His crest, meanwhile, speaks to his deep love for his roots and the life he’s lived. Stained-glass windows on one part of the crest echo church windows in Carrickmacross designed by Harry Clarke and his studio, rowan berries and leaves are a tribute to Clogher’s first bishop St Macartan and to the Trinity, and a Masai shield and crossed spears pay tribute to Dr Duffy’s Kenyan links.
Black and white backgrounds are nods to his native parish of Magheracloone for whose Magheracloone Mitchells GAA side he used to play, with a blue background is in honour of Monaghan itself.
While all of Monaghan lies within the Diocese of Clogher, the diocese also encompasses most of Fermanagh, as well as portions of Tyrone, Donegal, Cavan and Louth. The quintessential border diocese, not merely is the diocese split almost evenly between two jurisdictions, but it has three parishes divided by the border.

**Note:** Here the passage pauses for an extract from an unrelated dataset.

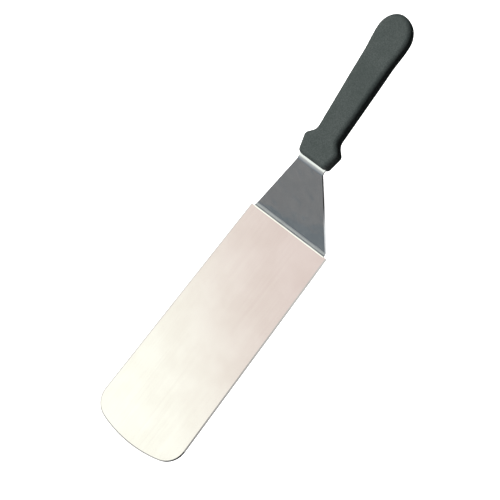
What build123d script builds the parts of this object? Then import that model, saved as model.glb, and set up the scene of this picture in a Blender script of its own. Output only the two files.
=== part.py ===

It seems reasonable then, given concerns repeatedly expressed by northern bishops and clergy, to ask what concerns are felt in the diocese and what challenges it faces as Brexit gets closer and closer and the prospect of a hard border grows ever nearer.
“Well, Brexit and the detail of it will generally be settled one way or another by politicians. All I can do is encourage people to do their best to come together,” Dr Duffy says.
“We have had a border there for coming up on 100 years. We have lived with that,” he continues. “It has been difficult at times, but they have always coped and they’ve lived and they have learned to do that, and I’ve no doubt that Christians will still do that and that other people will do their best to continue to get the best type of life they can despite the fact that they’re living on a border which can be difficult.”
His message, then, is basically to encourage people to keep going, and not to give up?
“And to encourage politicians that this is a major issue and to do their best for people,” he says. “That’s why they’re elected.”